Exercise goal: In the listing below, find every line containing "from" and copy it out.
─── Data section
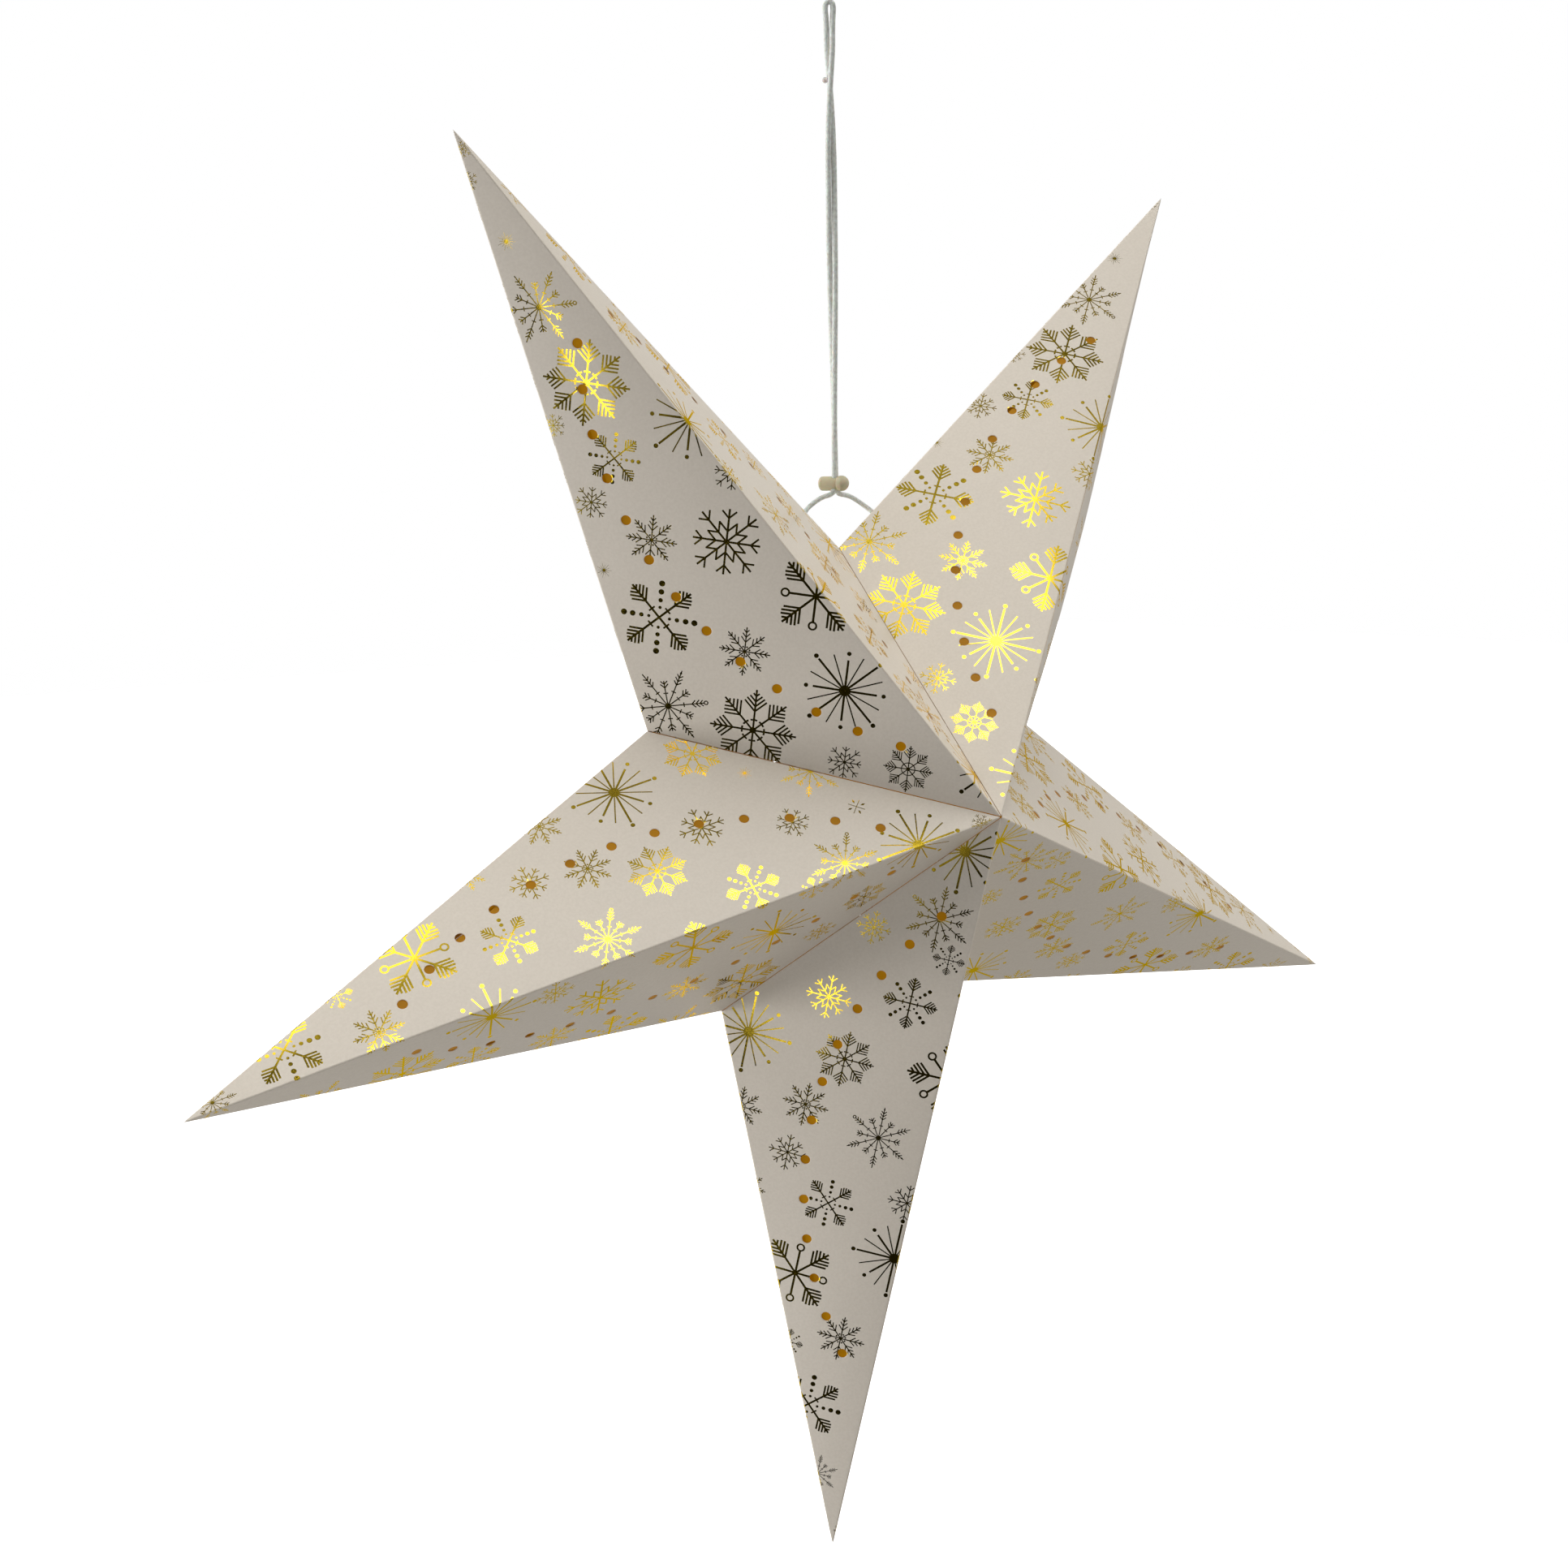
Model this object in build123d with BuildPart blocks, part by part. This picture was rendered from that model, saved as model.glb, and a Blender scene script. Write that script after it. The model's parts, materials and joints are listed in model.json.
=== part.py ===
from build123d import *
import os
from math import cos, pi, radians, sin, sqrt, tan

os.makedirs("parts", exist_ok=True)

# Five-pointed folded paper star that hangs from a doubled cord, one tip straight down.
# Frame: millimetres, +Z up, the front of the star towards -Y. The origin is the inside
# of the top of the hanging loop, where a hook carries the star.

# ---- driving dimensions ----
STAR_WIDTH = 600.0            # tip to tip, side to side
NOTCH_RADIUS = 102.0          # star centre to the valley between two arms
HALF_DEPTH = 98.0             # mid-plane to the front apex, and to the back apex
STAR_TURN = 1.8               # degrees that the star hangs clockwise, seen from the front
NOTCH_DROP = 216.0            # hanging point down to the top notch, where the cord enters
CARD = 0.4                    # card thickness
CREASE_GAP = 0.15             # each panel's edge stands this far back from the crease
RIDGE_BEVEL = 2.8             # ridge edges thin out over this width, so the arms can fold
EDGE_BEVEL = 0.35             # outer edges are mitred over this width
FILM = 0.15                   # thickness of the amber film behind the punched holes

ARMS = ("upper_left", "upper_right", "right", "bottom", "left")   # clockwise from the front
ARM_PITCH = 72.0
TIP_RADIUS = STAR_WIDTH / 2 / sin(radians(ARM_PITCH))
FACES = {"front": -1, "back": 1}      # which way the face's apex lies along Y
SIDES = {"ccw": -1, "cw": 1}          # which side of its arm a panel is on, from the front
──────
Expected answer:
Model this object in build123d with BuildPart blocks, part by part. This picture was rendered from that model, saved as model.glb, and a Blender scene script. Write that script after it. The model's parts, materials and joints are listed in model.json.
from build123d import *
from math import cos, pi, radians, sin, sqrt, tan
# Five-pointed folded paper star that hangs from a doubled cord, one tip straight down.
STAR_TURN = 1.8               # degrees that the star hangs clockwise, seen from the front
CREASE_GAP = 0.15             # each panel's edge stands this far back from the crease
ARMS = ("upper_left", "upper_right", "right", "bottom", "left")   # clockwise from the front
SIDES = {"ccw": -1, "cw": 1}          # which side of its arm a panel is on, from the front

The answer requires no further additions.